As the decision maker, you must therefore consider which mistakes you can live with. Is it worse if you end up in a hotel with bedbugs or if you miss out on a hotel which would have best met all your criteria? How costly is one mistake versus the other? In the case of automated decision making, only when you have figured out which risks you are willing to accept can a data scientist gather relevant data and apply statistical analysis to help you to make a decision.

Beyond data science

Actually, Kozyrkov says, social scientists are often better equipped than data scientists to translate the intuitions and intentions of a decision-maker into concrete metrics. And ideally, data scientists and social scientists work together to define metrics, collect appropriate data, and apply it to automated decision-making.

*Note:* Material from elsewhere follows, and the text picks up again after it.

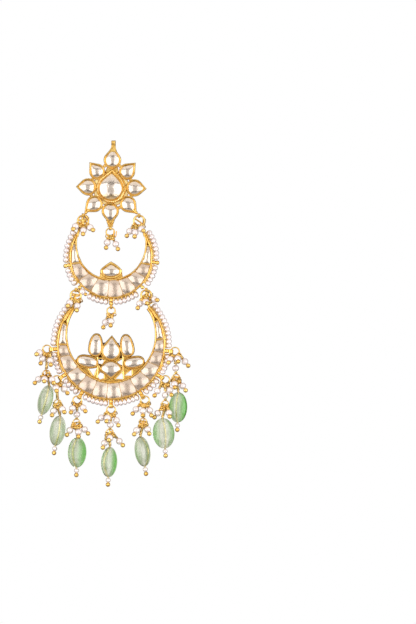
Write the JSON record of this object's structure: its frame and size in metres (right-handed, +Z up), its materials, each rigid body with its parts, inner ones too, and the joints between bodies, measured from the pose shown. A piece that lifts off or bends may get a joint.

“I think that we don’t realize how valuable social scientists are,” she says. “A data scientist might think that they’re qualified to create a survey (e.g. to measure user satisfaction), and then analyze data from it, but what happens if your users simply ignore your survey? We call that non-response bias. What if there’s some incentive for your users to lie to you? That’s not something that a data scientist is trained in handling, whereas if you worked in a social psychology lab, you deal with that day in and day out.”

Making decisions the Google way isn’t necessarily easy. Applying Decision Intelligence Engineering to an important, complex decision can take weeks, or, if multiple stakeholders are involved, even months. But with any luck, the result should be better, wiser decisions, especially at scale.

“We also figure out the right approach based on the importance of the decision,” says Kozyrkov. “A lot of the training prioritizes the most important decisions, but there are also approaches to taking decisions based on … no information at all, if the decision is not that important.”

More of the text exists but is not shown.